Os primeiros filósofos
Os primeiros filósofos gregos dedicaram-se ao exame da physis, termo convencionalmente traduzido por natureza. Entretanto, é preciso notar que o teor semântico de physis é mais vasto e profundo, se comparado ao significado que nossa cultura contemporânea atribui à expressão ‘natureza’.
Physis é o princípio originário, fundamento de tudo o que existe (a arqué), o princípio interno responsável pela geração e pela organização do cosmos e de seus diversos componentes. É a realidade subjacente à nossa experiência, ou seja, o que é primário, fundamental e persistente, contrastando, então, com aquilo que é secundário, derivado e transitório.
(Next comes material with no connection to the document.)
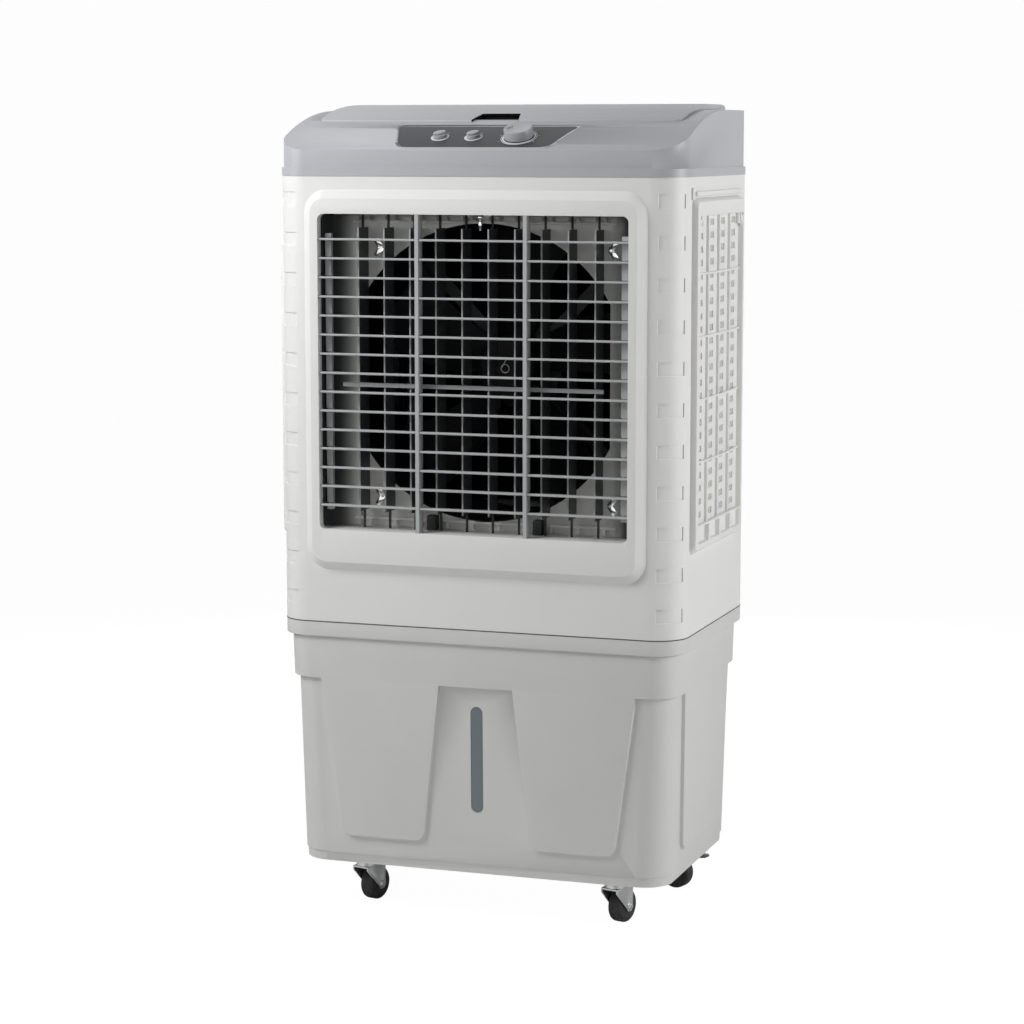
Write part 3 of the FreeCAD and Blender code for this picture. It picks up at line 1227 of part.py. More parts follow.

Esse entendimento mínimo sobre a noção grega de physis auxilia na compreensão da originalidade da postura de Tales de Mileto (625-586 a.C.), identificado como o personagem inaugural da filosofia pela maioria dos historiadores. Tales afirma que a água é o princípio originário, a unidade primordial do cosmos e da diversidade que encontramos em seu interior. Para o primeiro filósofo, portanto, a água é a physis, o princípio fundamental, presente na totalidade daquilo que existe.
Uma asserção desse tipo parece pouco relevante e mesmo extravagante sob o prisma contemporâneo, motivo pelo qual é necessário sublinhar o ineditismo de Tales. Ao declarar tal sentença, esse pensador esboça uma explicação racional acerca do cosmos, excluindo os pressupostos divinos da ordenação do mundo e inaugurando a problematização filosófica.
Dessa forma, Tales inicia a filosofia ao converter os temas tradicionais da mitologia em problemas para os quais se devem oferecer soluções racionais. Sua declaração de que a água é a unidade fundamental do cosmos contém, implicitamente, a indicação de relevantes questionamentos filosóficos, tais como:
- Qual é o princípio originário do cosmos?
- Como se processam a geração, o crescimento e a corrupção dos seres?
- O que permanece em meio às múltiplas transformações que observamos no mundo?
Tais questões, pensadas rigorosamente como problemas filosóficos, exigem a elaboração de respostas demonstradas de modo racional e, de maneira diversa dos mitos, cujo valor de verdade é postulado com base na autoridade da tradição, as teses autenticamente filosóficas – que pretendem se estabelecer como explicações racionais da realidade – são avaliadas de forma crítica sob a perspectiva da razão.
O mito reivindica a veracidade de seus relatos na reverência aos ancestrais, em seu viés religioso e na autoridade de quem os pronuncia, excluindo a postura crítica daqueles que acolhem seus ensinamentos. Já a tese filosófica sustenta-se unicamente em sua racionalidade e, sendo assim, é passível de ser criticada de modo racional.
Uma afirmação filosófica como a de Tales, em razão de sua pretensão racional, é sujeita a críticas, a contra-argumentações, a reformulações e correções racionalmente sugeridas. A nascente atividade filosófica, portanto, introduz na cultura grega e, em sentido mais amplo, na cultura ocidental, um espaço crítico e racional de diálogos, debates e argumentações, isto é, a filosofia ultrapassa os limites do pensamento mitológico e realiza-se na esfera do logos.